La tercera parte del mundo, hermanos, se llama Europa. Sus pueblos difieren entre sí en el nombre, la lengua y las costumbres, distinguiéndose también por la religión y por el culto a dioses diferentes. Notorio es entre ellos el pueblo de Panonia, al que por lo común solemos llamar de los Hunos.
Este pueblo valiente, superior a los demás en coraje y destreza en el uso de las armas, extendió su dominio no solo por la regiones circundantes, sino también por la situadas a orillas del Océano, pactando con aquellos que se rendían y sometiendo por la fuerza a los rebeldes. Más de mil años dicen que duró su dominación.
Así comienza la magnífica edición del Cantar de Valtario que publica Reino de Cordelia con la traducción en prosa de Luis Alberto de Cuenca con la que obtuvo el Premio Nacional de Traducción en 1989 e ilustraciones de Miguel Ángel Martín.

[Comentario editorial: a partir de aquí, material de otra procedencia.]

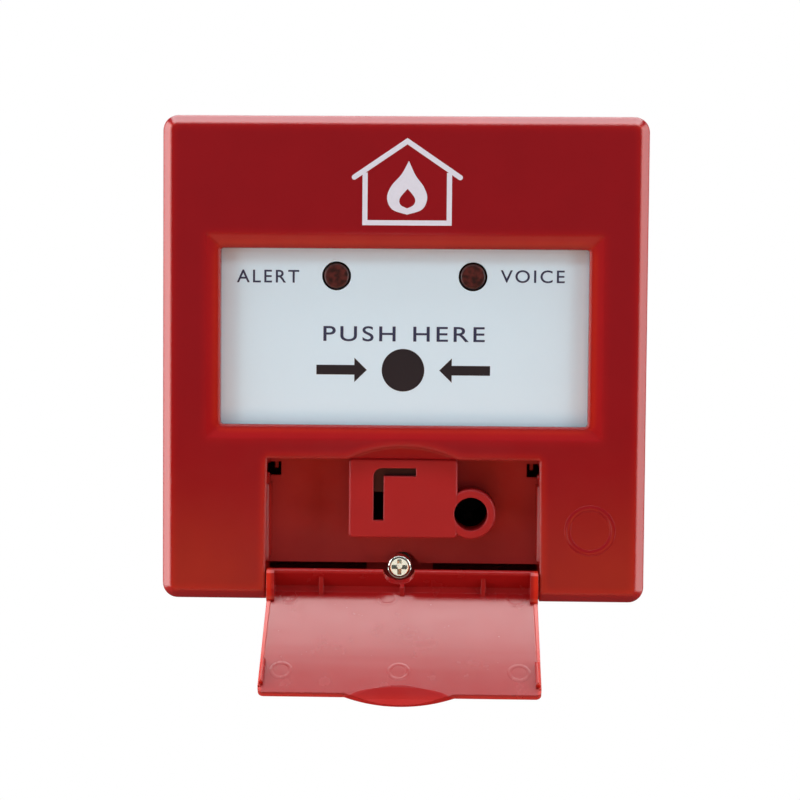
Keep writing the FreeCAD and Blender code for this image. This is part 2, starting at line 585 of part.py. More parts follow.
def reset_slider():
    web = (SLIDER_WEB_X0, SLIDER_WEB_X1)
    front_y = KEY_FRONT_Y + KEY_WALL + 0.3
    shoe = box(-7.0, 4.2, front_y, front_y + 1.5, SLIDER_LOW_Z, SLIDER_TOP_Z)
    stem = box(*web, front_y + 1, -32.4, SLIDER_LOW_Z, SLIDER_TOP_Z)
    riser = box(*web, BAY_BACK_Y + 0.9, -32.4, SLIDER_LOW_Z, -13.8)
    head = box(*web, BAY_BACK_Y + 0.9, -29.4, -14.6, -6.4)
    (y, z), (dy, dz) = CAM_PEG, CAM_RUN
    r = 1.05
    ends = [cyl_x(y, z, r, 0, 3), cyl_x(y + dy, z + dz, r, 0, 3)]
    long = math.hypot(dy, dz)
    ny, nz = -dz / long * r, dy / long * r
    bar = prism_x(((y + ny, z + nz), (y + dy + ny, z + dz + nz), (y + dy - ny, z + dz - nz), (y - ny, z - nz)), 0, 3)
    return cut(fuse(shoe, stem, riser, head), *ends, bar)


def slider_spring():
    """Compression spring under the reset slider, standing on the floor of the key block."""
    wire_r, mean_r, turns = 0.3, 1.2, 6
    floor = KEY_LOW_Z + 1.5
    height = SLIDER_LOW_Z - floor - 2 * wire_r - 0.1
    helix = Part.makeHelix(height / turns, height, mean_r)
    profile = Part.Wire([Part.makeCircle(wire_r, V(mean_r, 0, 0), V(0, 1, 0))])
    spring = Part.Wire(helix.Edges).makePipeShell([profile], True, True)
    spring.translate(V((SLIDER_WEB_X0 + SLIDER_WEB_X1) / 2, SLIDER_SPRING_Y, floor + wire_r + 0.05))
    return spring


# ---- Electrical parts ----------------------------------------------------------------------
def circuit_board():
    board = box(-BOARD_HALF_X, BOARD_HALF_X, BOARD_Y0, BOARD_Y1, BOARD_Z0, BOARD_Z1)
    holes = [cyl_y(x, z, 1.4, BOARD_Y0 - 1, BOARD_Y1 + 1) for x, z in BOARD_POSTS]
    slots = [box(PLUNGER_X - 0.55, PLUNGER_X + 0.55, BOARD_Y0 - 1, BOARD_Y1 + 1, z - 0.15, z + 0.65)
             for z in SWITCH_PIN_Z]
    return cut(board, *holes, *slots)


def board_screws():
    return solids([pan_screw(x, z, BOARD_Y1, 1, 2.5, 1.6, 1.1, 7.0) for x, z in BOARD_POSTS])


def led(x):
    bead = cyl_y(x, LED_Z, LED_R, -42.15, -37.4)
    rim = [e for e in bead.Edges if e.BoundBox.YMax < -42.1]
    bead = bead.makeFillet(0.5, rim)
    return fuse(bead, cyl_y(x, LED_Z, 2.9, -37.4, -36.4))


def led_spacers():
    tubes = []
    for x in (-LED_X, LED_X):
        tubes.append(cut(cyl_y(x, LED_Z, 3.4, -36.4, BOARD_Y0), cyl_y(x, LED_Z, 2.2, -37.0, BOARD_Y0 + 1)))
    return solids(tubes)


def microswitch_body():
    body = rounded_y(SWITCH_X0, SWITCH_X1, SWITCH_Z0, SWITCH_Z1, 0.5, SWITCH_FRONT_Y, BOARD_Y0)
    y, z = LEVER_PIVOT
    ears = [box(x, x + 1.0, SWITCH_FRONT_Y - 1.3, SWITCH_FRONT_Y + 0.3, z - 1.2, z + 1.2)
            for x in (SWITCH_X0 + 0.3, SWITCH_X1 - 1.3)]
    plunger_way = cyl_y(PLUNGER_X, PLUNGER_Z, 0.85, SWITCH_FRONT_Y - 1, SWITCH_FRONT_Y + 4.5)
    axle_hole = cyl_x(y, z, 0.45, SWITCH_X0, SWITCH_X1)
    return cut(fuse(body, *ears), plunger_way, axle_hole)


def switch_pins():
    half = 0.4
    return solids([box(PLUNGER_X - half, PLUNGER_X + half, BOARD_Y0, BOARD_Y1 + 2.0, z, z + 0.5)
                   for z in SWITCH_PIN_Z])


def plunger():
    stem = cyl_y(PLUNGER_X, PLUNGER_Z, 0.78, SWITCH_FRONT_Y - 1.05, SWITCH_FRONT_Y + 3.2)
    return stem.makeFillet(0.3, [e for e in stem.Edges if e.BoundBox.YMax < SWITCH_FRONT_Y - 1.0])


def lever():
    y, z = LEVER_PIVOT
    x0, x1 = SWITCH_X0 + 1.5, SWITCH_X1 - 1.5
    strip = box(x0, x1, y - 0.15, y + 0.15, z - LEVER_LENGTH, z)
    hub = cyl_x(y, z, 0.5, x0, x1)
    axle = cyl_x(y, z, 0.4, SWITCH_X0 + 0.4, SWITCH_X1 - 0.4)
    return turn_about_x(fuse(strip, hub, axle), y, z, -LEVER_LIFT)


def terminal_block():
    ways, pitch = 6, 5.08
    x0 = -ways * pitch / 2
    body = box(x0, -x0, BOARD_Y1, BOARD_Y1 + 10.0, -12.0, -2.5)
    body = body.makeChamfer(1.5, edges_in(body, (-99, BOARD_Y1 + 9.9, -2.6), (99, 99, -2.4)))
    holes = []
    for i in range(ways):
        x = x0 + pitch * (i + 0.5)
        holes.append(cyl_y(x, -7.6, 1.75, BOARD_Y1 + 6.5, BOARD_Y1 + 11))
        holes.append(box(x - 1.6, x + 1.6, BOARD_Y1 + 1.5, BOARD_Y1 + 5.0, -13.0, -6.0))
    return cut(body, *holes)


def terminal_screws():
    ways, pitch = 6, 5.08
    screws = []
    for i in range(ways):
        x = pitch * (i + 0.5 - ways / 2)
        head = cyl_y(x, -7.6, 1.6, BOARD_Y1 + 6.5, BOARD_Y1 + 8.3)
        screws.append(cut(head, box(x - 1.7, x + 1.7, BOARD_Y1 + 7.6, BOARD_Y1 + 9, -7.85, -7.35)))
    return solids(screws)


def resistors():
    pieces = []
    y = BOARD_Y0 - 1.4
    for x in (-30.0, -25.0, -20.0):
        body = cyl_z(x, y, 1.1, -3.0, 3.4)
        lead = cyl_z(x, y, 0.25, -5.0, 5.4)
        legs = [cyl_y(x, z, 0.32, y - 0.32, BOARD_Y0) for z in (-5.0, 5.4)]
        pieces.append(fuse(body, lead, *legs))
    return solids(pieces)


def capacitor():
    can = cyl_y(-32.0, 14.0, 3.15, BOARD_Y0 - 7.0, BOARD_Y0)
    return can.makeFillet(0.5, [e for e in can.Edges if e.BoundBox.YMax < BOARD_Y0 - 6.9])


def jack_body():
    body = rounded_y(JACK_X - 7.0, JACK_X + 7.0, JACK_Z - 6.5, JACK_Z + 6.5, 1.0, PANEL_REAR_Y, -8.5)
    bore = cyl_y(JACK_X, JACK_Z, JACK_R, PANEL_REAR_Y - 1, -10.0)
    slots = [box(JACK_X - 1.2, JACK_X + 1.2, y0, y0 + 11.0, JACK_Z + sz - 1.9, JACK_Z + sz + 1.9)
             for y0, sz in ((-30.0, 5.0), (-22.0, -5.0))]
    return cut(body, bore, *slots)


def jack_contacts():
    strips = []
    for y0, side in ((-30.0, 1), (-22.0, -1)):
        z = JACK_Z + side * 4.3
        strips.append(box(JACK_X - 0.9, JACK_X + 0.9, y0 + 0.3, y0 + 10.7, z - 0.2, z + 0.2))
        strips.append(box(JACK_X - 0.9, JACK_X + 0.9, y0 + 10.3, y0 + 10.7, min(z, z + side * 4.2),
                          max(z, z + side * 4.2)))
    return solids([fuse(strips[0], strips[1]), fuse(strips[2], strips[3])])


# ---- Cover fixing --------------------------------------------------------------------------
def cover_screw():
    head = cyl_y(SCREW_X, SCREW_Z, SCREW_HEAD_R, SCREW_HEAD_Y0, SCREW_HEAD_Y1)
    rim = [e for e in head.Edges if e.BoundBox.YMax < SCREW_HEAD_Y0 + 0.1]
    head = head.makeFillet(0.75, rim)
    recess = cross_recess(SCREW_X, SCREW_Z, SCREW_HEAD_Y0 - 0.05, 1.4, 1.6, 0.42)
    shank = cyl_y(SCREW_X, SCREW_Z, 1.9, SCREW_HEAD_Y1, -13.5)
    return fuse(cut(head, recess), shank)


def captive_washer():
    ring = cyl_y(SCREW_X, SCREW_Z, 3.6, LUG_Y1 + 0.2, LUG_Y1 + 1.0)
    return cut(ring, cyl_y(SCREW_X, SCREW_Z, 1.93, LUG_Y1, LUG_Y1 + 2))


def screw_insert():
    sleeve = cyl_y(SCREW_X, SCREW_Z, 2.88, SPLIT_Y - 3.0, SPLIT_Y + 4.0)
    return cut(sleeve, cyl_y(SCREW_X, SCREW_Z, 1.95, SPLIT_Y - 4, SPLIT_Y + 5))


# ---- Output --------------------------------------------------------------------------------
PARTS = {
    "back_box": back_box,
    "front_cover": front_cover,
    "chassis": chassis,
    "key_bezel": key_bezel,
    "chassis_screws": chassis_screws,
    "door": door,
    "press_plate": press_plate,
    "pivot_rod": pivot_rod,
    "return_spring": return_spring,
    "reset_slider": reset_slider,
    "slider_spring": slider_spring,
    "circuit_board": circuit_board,
    "board_screws": board_screws,
    "left_led": lambda: led(-LED_X),
    "right_led": lambda: led(LED_X),
    "led_spacers": led_spacers,
    "microswitch_body": microswitch_body,
    "switch_pins": switch_pins,
    "switch_plunger": plunger,
    "switch_lever": lever,
    "terminal_block": terminal_block,
    "terminal_screws": terminal_screws,
    "resistors": resistors,
    "capacitor": capacitor,
    "jack_body": jack_body,
    "jack_contacts": jack_contacts,
    "cover_screw": cover_screw,
    "captive_washer": captive_washer,
    "screw_insert": screw_insert,
}

os.makedirs("parts", exist_ok=True)
for node, make in PARTS.items():
    shape = make()
    shape.exportStep("parts/" + node + ".step")
    print(node, len(shape.Solids), round(shape.Volume, 1), shape.isValid())
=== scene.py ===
import json
import math

import bmesh
import bpy
from mathutils import Matrix, Vector
from mathutils.geometry import tessellate_polygon

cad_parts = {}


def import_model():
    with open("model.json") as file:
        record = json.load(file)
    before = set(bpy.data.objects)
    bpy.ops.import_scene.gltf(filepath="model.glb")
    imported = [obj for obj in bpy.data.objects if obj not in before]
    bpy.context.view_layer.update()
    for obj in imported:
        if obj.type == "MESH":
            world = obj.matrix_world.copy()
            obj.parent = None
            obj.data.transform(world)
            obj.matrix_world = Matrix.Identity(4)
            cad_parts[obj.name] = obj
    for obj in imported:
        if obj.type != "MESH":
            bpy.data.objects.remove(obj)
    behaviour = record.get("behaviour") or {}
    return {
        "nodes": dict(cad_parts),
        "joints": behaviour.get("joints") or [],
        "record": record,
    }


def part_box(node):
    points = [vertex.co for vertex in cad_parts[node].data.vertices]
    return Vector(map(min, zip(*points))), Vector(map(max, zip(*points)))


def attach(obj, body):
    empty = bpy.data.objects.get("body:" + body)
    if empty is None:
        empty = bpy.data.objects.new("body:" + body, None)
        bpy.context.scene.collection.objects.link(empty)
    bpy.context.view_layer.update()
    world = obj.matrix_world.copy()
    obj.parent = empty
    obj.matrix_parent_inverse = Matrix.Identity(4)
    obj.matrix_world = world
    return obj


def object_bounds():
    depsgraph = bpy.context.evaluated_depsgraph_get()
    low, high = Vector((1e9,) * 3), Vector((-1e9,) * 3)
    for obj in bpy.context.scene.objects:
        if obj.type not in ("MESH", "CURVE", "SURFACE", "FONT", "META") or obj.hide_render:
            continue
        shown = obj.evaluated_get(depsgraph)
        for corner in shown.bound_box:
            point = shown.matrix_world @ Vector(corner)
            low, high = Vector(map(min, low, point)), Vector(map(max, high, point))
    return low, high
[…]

Todo es tiniebla en torno a ese poema
latino del siglo X que une al anacronismo monacal de utilizar en sus
mil quinientos versos el hexámetro virgiliano mil años después de la Eneida,
el no menos asombroso anacronismo de oír, aunque deteriorado por los
usos de la clerecía, a un bárbaro hablando el latín matizado de Cicerón o
el refinado de Horacio.
En esa niebla medieval está también el
mejor efecto y la mayor virtud de un relato en el que la magia y la
irrealidad se imponen a la fidelidad histórica de la crónica. Lo que
importa en el Cantar de Valtario es lo que tiene de literatura en
estado puro, de invención y de aventura, de gusto de contar por contar
–como señala el traductor en el prólogo- que lo sostienen como uno de
los grandes poemas medievales.
A esas cualidades del texto se les
une la traducción de Luis Alberto de Cuenca, por lo que la palabra del
monje Ekkehard, aquel oscuro benedictino que caligrafió el pergamino en
la Abadía de San Gall, nos llega actualizada, casi como el texto de una
novela gráfica posmoderna o como el guión de una película de aventuras
medievales, de hijos de reyes y secuestros, de tesoros y tributos, de
decapitaciones y pócimas milagrosas.
Compuesto en hexámetros latinos a finales del siglo X por el monje Ekkehard de la abadía de San Gall (un monasterio situado en lo que hoy es Suiza), relata la peripecia guerrera de Valtario de Aquitania, héroe del reino de Tolosa, que dejó posiblemente alguna huella en la materia de Bretaña del romancero viejo castellano, hijo de un rey franco, entregado -igual que Haganón, un franco “vástago del ilustre tronco troyano” y la joven Hildegunda, hija única y heredera del rey de Burgundia- como rehén de los bárbaros hunos, las huestes de Atila, que los educa como si fueran sus hijos y los hace crecer en el arte de la guerra.
Los casi mil quinientos hexámetros que componen el Cantar de Valtario se publicaron a mediados del XIX, integrados en una novela histórica del escritor alemán Joseph Viktor von Scheffel, como recuerda Luis Alberto de Cuenca en el prólogo que abre la estupenda edición ilustrada y en tapa dura de esta obra que define como “una de las joyas más preciadas de las letras latinas medievales.”
Más cercano en sus planteamientos narrativos a lo que serían siglos después los libros de caballerías que a los cantares de gesta, el Cantar de Valtario tiene como hilo conductor el viaje de regreso a la patria, a su reino de origen, tras una fuga en la que lo acompaña su amada Hildegunda. Haganón se había fugado tiempo atrás.
Y en torno a ese elemento central que es el camino, como ocurre desde la Odisea, se van sucediendo los duelos y las aventuras bélicas que cumplen una doble función: por un lado esos combates fraguan su identidad con su condición heroica y por otra parte le permiten demostrar una y otra vez su capacidad guerrera en una sucesión de lances múltiples que culminan en el combate conjunto con el gigantesco Haganón y con el furibundo rey franco, Guntario.
Duelos y lances narrados con una agilidad admirable en la que seguramente ha sido decisiva la labor del traductor, que cierra su prólogo con este párrafo:
“Hasta ahora no se había vertido al castellano, que yo sepa, el Cantar de Valtario. He utilizado en mi traducción como texto base el fijado por Karl Strecker en una edición que es un auténtico monumento de la filología latina medieval. He consultado con provecho dos excelentes traducciones modernas. Pero, ante todo, lo he pasado muy bien trasladando a mi lengua las hazañas de un héroe bárbaro que, por obra y gracia de no importa qué monje, hablaba en latín. Ojalá disfrutes, lector, con las aventuras de Valtario. Y que Dios nos conceda a todos, si no la salvación, por lo menos una Hildegunda que vele nuestro sueño.”